§ Request
Will you quote all of the entries, word for word?

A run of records
┌────────
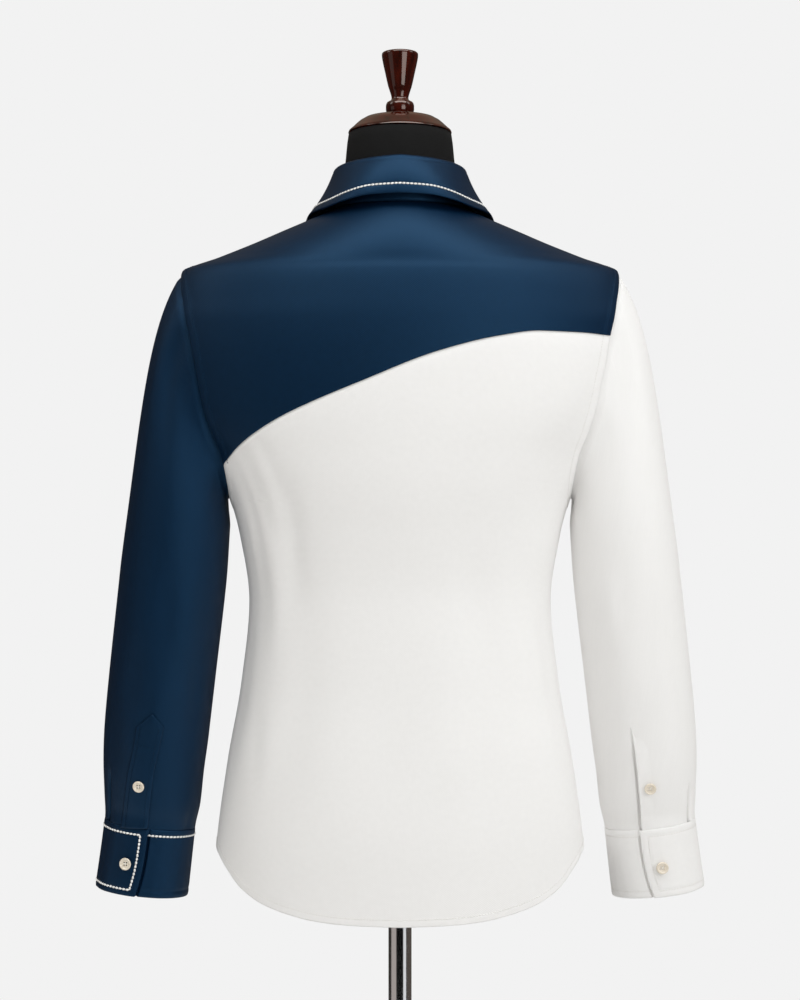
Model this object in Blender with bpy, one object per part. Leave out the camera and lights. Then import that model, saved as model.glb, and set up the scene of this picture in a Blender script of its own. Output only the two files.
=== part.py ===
"""A long-sleeved shirt jacket worn by a limbless dress form on a round stand.

Frame: metres, +Z up, origin on the floor under the middle of the stand. The garment's front
faces -Y and its back +Y, so the wearer's left is +X.

How it is made
- The cloth of the body follows one smooth surface, torso(angle, z). Its level sections are
  rounded ovals from the table SECTIONS. The angle runs from 0 at centre back through 90 at the
  wearer's left side to 180 at centre front; the wearer's right side has negative angles.
- Yoke, back and fronts are patches of that surface. Neighbours take their edge points from the
  same curves, so they meet with an even seam gap.
- The sleeves are lofted from the armhole to a ring under the arm, and run on through the rings
  of the table ARM_RINGS. Their turn is 0 on the outer side, 90 at the back and 180 inside.
- wall() gives every patch its thickness.
"""

import math
from collections import namedtuple

import bmesh
import bpy
import numpy as np

MM = 0.001

# ---------------------------------------------------------------- driving dimensions
CLOTH = 1.2 * MM            # wall of the shell cloth
BAND = 1.6 * MM             # wall of collar and cuffs, which are cut double
SKIN = 1.0 * MM             # wall of plackets that lie on a panel
SEAM = 0.3 * MM             # gap between pieces at a seam
LIE = 0.5 * MM              # gap under what lies on a panel
SLIT_LIE = 0.9 * MM         # gap under a sleeve's placket

TIP_Z = 1.387               # shoulder tip, where the armhole is highest
ARMPIT_Z = 1.150            # lowest point of the armhole
ARMHOLE_BACK = 30.0         # degrees that the armhole cuts into the back at mid height
ARMHOLE_FRONT = 30.0        # and into the front
NECK_HALF = 0.067           # neck seam seen from above: half width
NECK_BACK = 0.068           # its depth behind the middle
NECK_FRONT = 0.070          # and in front of it

BAND_EDGE = 0.017           # the fronts run this far past centre front
RAMP_FROM = 0.042           # the upper front starts to rise here
RAMP_TO = 0.020             # and is clear of the lower one here

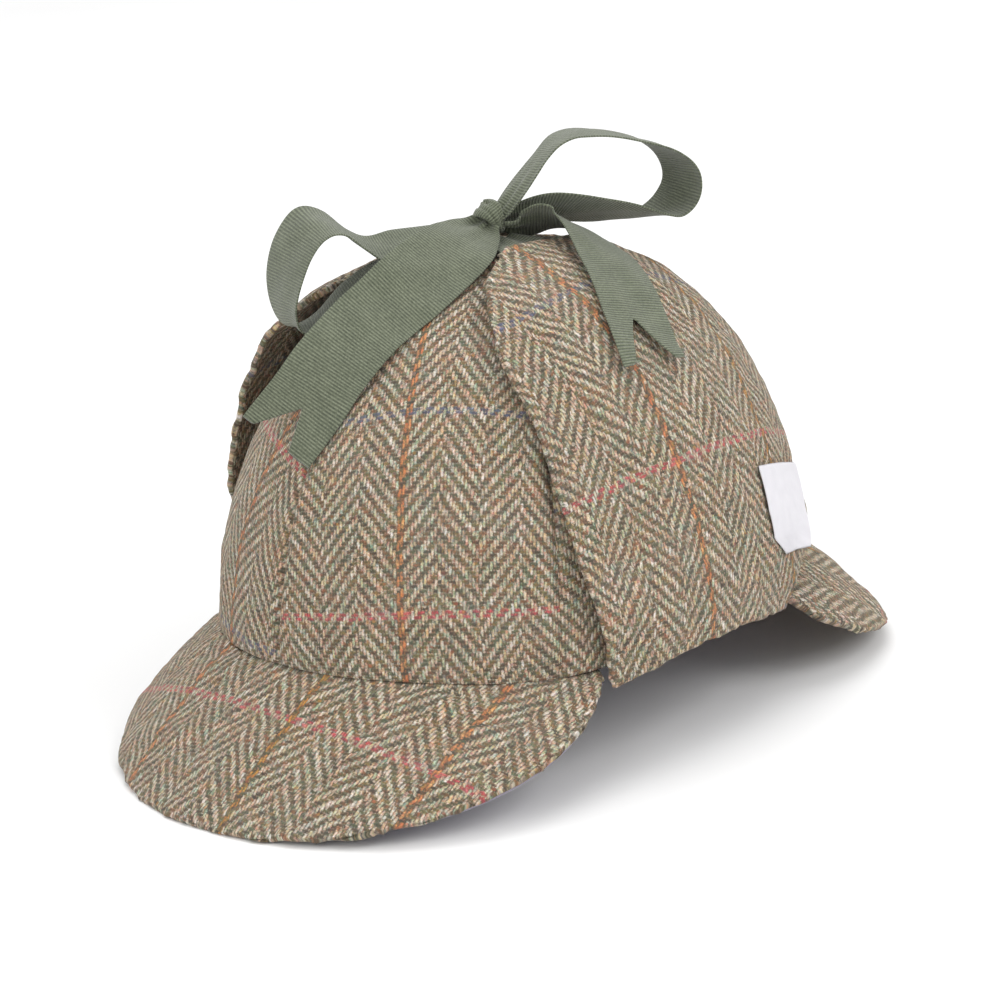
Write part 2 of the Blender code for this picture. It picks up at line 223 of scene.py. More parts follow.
└────────
§ Complete response
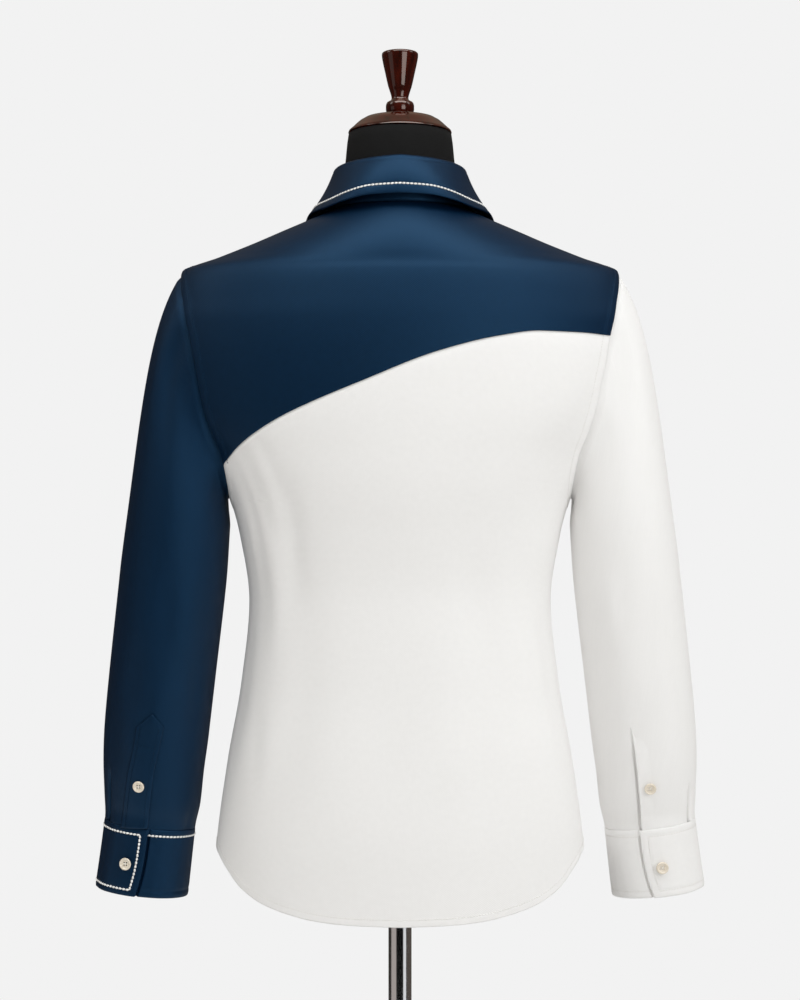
Model this object in Blender with bpy, one object per part. Leave out the camera and lights. Then import that model, saved as model.glb, and set up the scene of this picture in a Blender script of its own. Output only the two files.
=== part.py ===
"""A long-sleeved shirt jacket worn by a limbless dress form on a round stand.

Frame: metres, +Z up, origin on the floor under the middle of the stand. The garment's front
faces -Y and its back +Y, so the wearer's left is +X.

How it is made
- The cloth of the body follows one smooth surface, torso(angle, z). Its level sections are
  rounded ovals from the table SECTIONS. The angle runs from 0 at centre back through 90 at the
  wearer's left side to 180 at centre front; the wearer's right side has negative angles.
- Yoke, back and fronts are patches of that surface. Neighbours take their edge points from the
  same curves, so they meet with an even seam gap.
- The sleeves are lofted from the armhole to a ring under the arm, and run on through the rings
  of the table ARM_RINGS. Their turn is 0 on the outer side, 90 at the back and 180 inside.
- wall() gives every patch its thickness.
"""

import math
from collections import namedtuple

import bmesh
import bpy
import numpy as np

MM = 0.001

# ---------------------------------------------------------------- driving dimensions
CLOTH = 1.2 * MM            # wall of the shell cloth
BAND = 1.6 * MM             # wall of collar and cuffs, which are cut double
SKIN = 1.0 * MM             # wall of plackets that lie on a panel
SEAM = 0.3 * MM             # gap between pieces at a seam
LIE = 0.5 * MM              # gap under what lies on a panel
SLIT_LIE = 0.9 * MM         # gap under a sleeve's placket

TIP_Z = 1.387               # shoulder tip, where the armhole is highest
ARMPIT_Z = 1.150            # lowest point of the armhole
ARMHOLE_BACK = 30.0         # degrees that the armhole cuts into the back at mid height
ARMHOLE_FRONT = 30.0        # and into the front
NECK_HALF = 0.067           # neck seam seen from above: half width
NECK_BACK = 0.068           # its depth behind the middle
NECK_FRONT = 0.070          # and in front of it

BAND_EDGE = 0.017           # the fronts run this far past centre front
RAMP_FROM = 0.042           # the upper front starts to rise here
RAMP_TO = 0.020             # and is clear of the lower one here

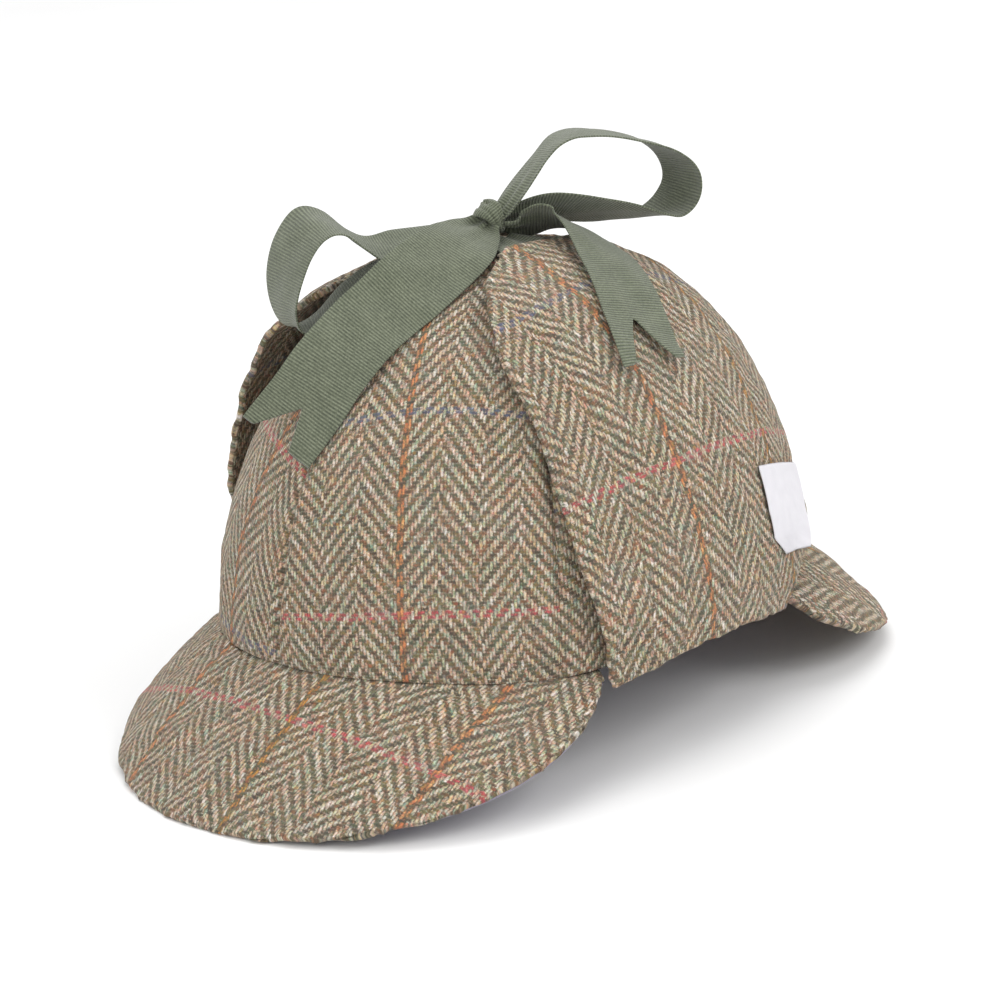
Write part 2 of the Blender code for this picture. It picks up at line 223 of scene.py. More parts follow.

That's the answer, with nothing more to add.